START
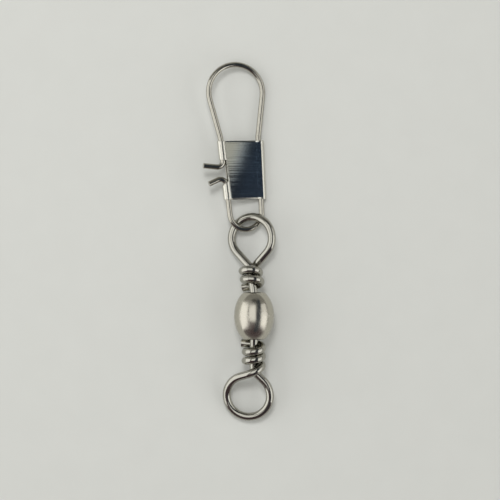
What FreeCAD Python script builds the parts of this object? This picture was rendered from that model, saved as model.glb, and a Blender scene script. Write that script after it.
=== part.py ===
"""Fishing snap swivel, in millimetres, lying on the floor plane z = 0 with its barrel along Y.

Five real pieces: a hollow barrel, two eyes that are each bent and wrapped from one wire, a
one-piece snap wire, and a clasp folded from sheet around it. Each eye has a head that turns
inside the barrel. The snap hangs in the upper eye like one link of a chain in the next.
"""
import FreeCAD, Part
import math
import os

Vector = FreeCAD.Vector
Rotation = FreeCAD.Rotation
Placement = FreeCAD.Placement
ALONG_X = Vector(1, 0, 0)
ALONG_Y = Vector(0, 1, 0)
UP = Vector(0, 0, 1)

# Barrel: a hollow shell with a hole in each end
BARREL_DIAMETER = 4.97
BARREL_LENGTH = 5.85
BARREL_CUT = 0.85           # the flat ends leave this much of the full ellipse's length
BARREL_WALL = 0.36
BARREL_RIM = 0.30           # rounding where an end turns into the belly
SHANK_PLAY = 0.10           # radial room of a shank in its hole

# Wire of the two eyes
EYE_WIRE = 1.00
WRAP_GAP = 0.02             # between a wrap and the shank inside it
TURN_GAP = 0.035            # between one wrap and the next, along the shank
HEAD_DIAMETER = 1.72
HEAD_CONE = 0.35            # length of the cone on which a head turns
HEAD_BUTTON = 0.28          # length of the round button below the cone
HEAD_CHAMFER = 0.24         # bevel around the button's end
HEAD_PLAY = 0.22            # end play between a head and the barrel's end wall

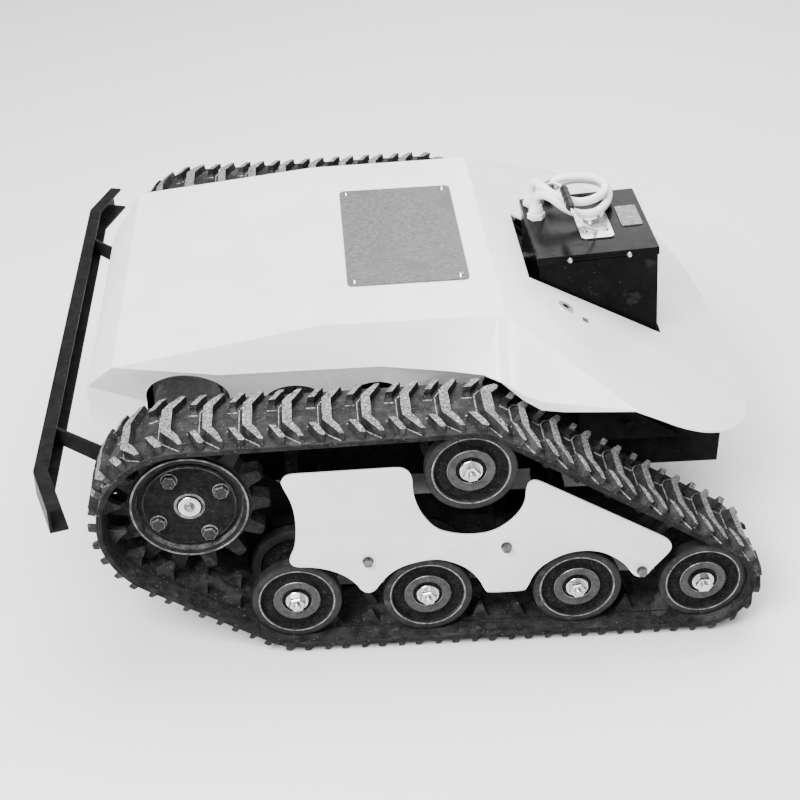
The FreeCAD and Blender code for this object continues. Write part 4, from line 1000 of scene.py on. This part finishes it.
def make_access_plate():
    """The grey plate on the hull, with round corners, on the slope of its node's box."""
    low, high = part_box("access_plate")
    outline = []
    for x, y, start in ((high[0], high[1], 0), (low[0], high[1], 90), (low[0], low[1], 180),
                        (high[0], low[1], 270)):
        middle_x = x / MM - math.copysign(PLATE_CORNER, x - (low[0] + high[0]) / 2)
        middle_y = y / MM - math.copysign(PLATE_CORNER, y)
        for step in range(7):
            angle = math.radians(start + 15 * step)
            outline.append((middle_x + PLATE_CORNER * math.cos(angle),
                            middle_y + PLATE_CORNER * math.sin(angle)))
    bm = bmesh.new()
    slope = (high[2] - low[2] - PLATE_SHEET * MM) / (high[0] - low[0])

    def place(point, end):
        return (*point, low[2] / MM + slope * (point[0] - low[0] / MM) + end * PLATE_SHEET)

    prism(bm, outline, place)
    bevel_all(bm, 0.4, 2, 50)
    piece = mesh_object("top_plate", bm, ["plate_grey"], 40)
    finish_piece(piece, "chassis", "grey_plate", "access_plate")


BOX_TILT = math.radians(3.88)
BOX_CORNER = (226.5, 0.0, 494.0)
SCREW_X, SCREW_Y = (93, 129), -36         # places on the lid, from the box's rear edge
SCREW_RINGS = ((4.3, 2.6, 5.2), (2.2, 5.0, 5.8))     # radius, from, to above the lid


def on_lid(x, y, z):
    """Frame point of a place on the control box's lid."""
    return Vector((BOX_CORNER[0] + x * math.cos(BOX_TILT) - z * math.sin(BOX_TILT), y,
                   BOX_CORNER[2] + x * math.sin(BOX_TILT) + z * math.cos(BOX_TILT)))


def make_terminal_screws():
    """Black socket screws in the near corners of the terminal plate."""
    bm = bmesh.new()
    for x in SCREW_X:
        for radius, *heights in SCREW_RINGS:
            low, high = ([bm.verts.new(on_lid(x + radius * math.cos(a),
                                              SCREW_Y + radius * math.sin(a), z))
                          for a in round_angles(24)] for z in heights)
            band(bm, low, high)
            bm.faces.new(low[::-1])
            bm.faces.new(high)
    piece = mesh_object("terminal_screws", bm, ["bolt_black"], 40)
    finish_piece(piece, "chassis", "bare_steel")


make_access_plate()
make_terminal_screws()


# ---- carried-over frame pieces: a finish for each, and softened edges ----
WELD_REACH = 0.00002
CARRIED = {                   # node: material, edge rounding in mm, least angle in degrees
    "hull_cover": ("white_paint", 4.0, 20.0),
    "cover_screws": ("bright_steel", 0.3, 30.0), "chassis_tub": ("black_paint", 1.2, 30.0),
    "nose_brackets": ("black_paint", 0.8, 30.0), "bumper_channel": ("black_paint", 1.4, 15.0),
    "bumper_arms": ("black_paint", 0.8, 30.0), "control_box": ("gloss_black", 1.2, 30.0),
    "control_box_lid": ("gloss_black", 1.2, 30.0), "display_window": ("display_grey", 0.5, 30.0),
    "connector_plate": ("silver_plate", 0.5, 30.0), "cable_glands": ("conduit_white", 0.7, 30.0),
    "key_switch_body": ("chrome", 0.5, 30.0), "key_switch_rotor": ("bolt_black", 0.3, 30.0),
    "indicator_lamp": ("lamp_grey", 0.4, 30.0), "battery_pack": ("battery_case", 2.0, 30.0),
    "motor_controller": ("aluminium", 0.8, 30.0), "drive_motors": ("motor_paint", 1.5, 30.0),
    "reduction_gearboxes": ("aluminium", 1.5, 30.0), "side_cover_bolts": ("bolt_grey", 0.5, 30.0),
    "tension_rods": ("dull_steel", 0.8, 30.0),
}
for side_name, _ in SIDES:
    CARRIED[side_name + "_side_frame"] = ("frame_paint", 1.2, 30.0)
    CARRIED[side_name + "_idler_carriage"] = ("frame_paint", 1.0, 30.0)


def finish_node(node, key, width, angle):
    """A finish and softened edges for a CAD node; its vertices stay as they are."""
    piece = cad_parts[node]
    piece.data.materials.clear()
    piece.data.materials.append(MAT[key])
    imported_normals = piece.data.attributes.get("custom_normal")
    if imported_normals:
        piece.data.attributes.remove(imported_normals)
    weld = piece.modifiers.new("weld", "WELD")
    weld.merge_threshold = WELD_REACH
    bevel = piece.modifiers.new("bevel", "BEVEL")
    bevel.width = width * MM
    bevel.segments = 3
    bevel.limit_method = "ANGLE"
    bevel.angle_limit = math.radians(angle)
    bevel.miter_outer = "MITER_ARC"
    piece.modifiers.new("weighted_normals", "WEIGHTED_NORMAL")
    for polygon in piece.data.polygons:
        polygon.use_smooth = True


for node, (key, width, angle) in CARRIED.items():
    finish_node(node, key, width, angle)


def steel_beyond(node, reach):
    """Gives the faces of a node past a distance from the middle plane a bright steel finish."""
    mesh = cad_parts[node].data
    mesh.materials.append(MAT["bright_steel"])
    for polygon in mesh.polygons:
        if abs(polygon.center.y) > reach:
            polygon.material_index = 1


for side_name, _ in SIDES:
    steel_beyond(side_name + "_idler_carriage", (TRACK_Y + WHEEL_HALF - AXLE_RECESS) * MM)


# ---- floor and light ----
FLOOR_HALF, FLOOR_DROP = 30, 0.0005
WORLD_STRENGTH = 0.7


def make_stage():
    material, _, _, shader = new_material("studio_floor")
    shader.inputs["Base Color"].default_value = (0.86, 0.86, 0.86, 1)
    shader.inputs["Roughness"].default_value = 0.9
    bm = bmesh.new()
    bmesh.ops.create_grid(bm, x_segments=1, y_segments=1, size=FLOOR_HALF)
    mesh = bpy.data.meshes.new("floor")
    bm.to_mesh(mesh)
    bm.free()
    mesh.materials.append(material)
    floor = bpy.data.objects.new("floor", mesh)
    floor.location.z = -FLOOR_DROP
    bpy.context.collection.objects.link(floor)
    world = bpy.data.worlds.new("studio")
    world.use_nodes = True
    world.node_tree.nodes["Background"].inputs["Color"].default_value = (1, 1, 1, 1)
    world.node_tree.nodes["Background"].inputs["Strength"].default_value = WORLD_STRENGTH
    bpy.context.scene.world = world


def area_light(name, at, aim, size, power):
    data = bpy.data.lights.new(name, "AREA")
    data.shape = "RECTANGLE"
    data.size, data.size_y = size
    data.energy = power
    lamp = bpy.data.objects.new(name, data)
    lamp.location = at
    lamp.rotation_euler = (Vector(aim) - Vector(at)).to_track_quat("-Z", "Y").to_euler()
    bpy.context.collection.objects.link(lamp)


make_stage()
area_light("key_light", (-1.6, -2.6, 3.2), (0, 0, 0.2), (1.8, 1.8), 400)
area_light("top_light", (0.3, 0.6, 3.4), (0, 0, 0.3), (2.4, 2.4), 190)
area_light("back_light", (1.4, 3.0, 2.2), (0, 0, 0.3), (2.4, 1.6), 60)
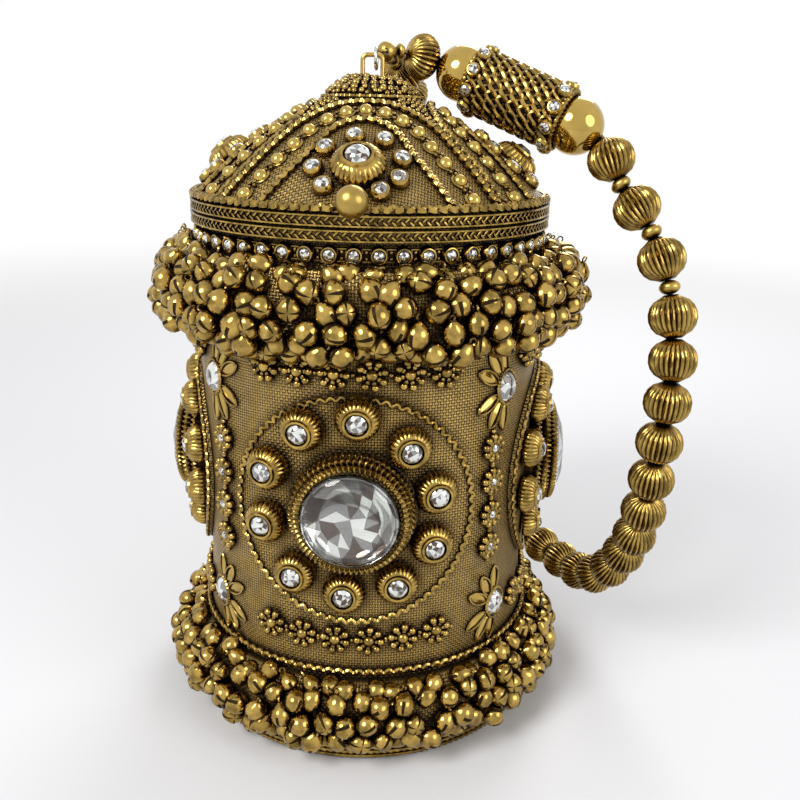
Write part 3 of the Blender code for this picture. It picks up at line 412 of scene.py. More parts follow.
END
Looking at the material above, please copy exactly every line from its first line through the line containing "HEAD_PLAY = 0.22", with both ends included and nothing else.

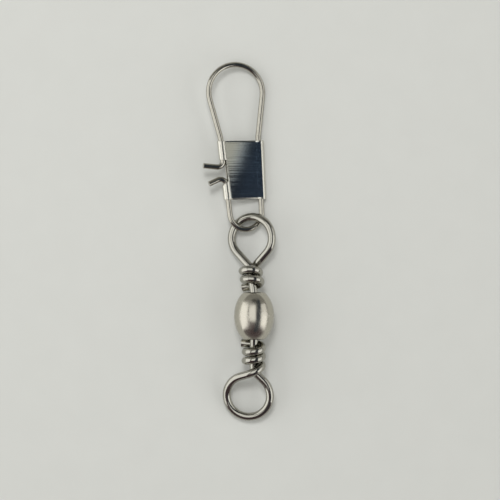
What FreeCAD Python script builds the parts of this object? This picture was rendered from that model, saved as model.glb, and a Blender scene script. Write that script after it.
=== part.py ===
"""Fishing snap swivel, in millimetres, lying on the floor plane z = 0 with its barrel along Y.

Five real pieces: a hollow barrel, two eyes that are each bent and wrapped from one wire, a
one-piece snap wire, and a clasp folded from sheet around it. Each eye has a head that turns
inside the barrel. The snap hangs in the upper eye like one link of a chain in the next.
"""
import FreeCAD, Part
import math
import os

Vector = FreeCAD.Vector
Rotation = FreeCAD.Rotation
Placement = FreeCAD.Placement
ALONG_X = Vector(1, 0, 0)
ALONG_Y = Vector(0, 1, 0)
UP = Vector(0, 0, 1)

# Barrel: a hollow shell with a hole in each end
BARREL_DIAMETER = 4.97
BARREL_LENGTH = 5.85
BARREL_CUT = 0.85           # the flat ends leave this much of the full ellipse's length
BARREL_WALL = 0.36
BARREL_RIM = 0.30           # rounding where an end turns into the belly
SHANK_PLAY = 0.10           # radial room of a shank in its hole

# Wire of the two eyes
EYE_WIRE = 1.00
WRAP_GAP = 0.02             # between a wrap and the shank inside it
TURN_GAP = 0.035            # between one wrap and the next, along the shank
HEAD_DIAMETER = 1.72
HEAD_CONE = 0.35            # length of the cone on which a head turns
HEAD_BUTTON = 0.28          # length of the round button below the cone
HEAD_CHAMFER = 0.24         # bevel around the button's end
HEAD_PLAY = 0.22            # end play between a head and the barrel's end wall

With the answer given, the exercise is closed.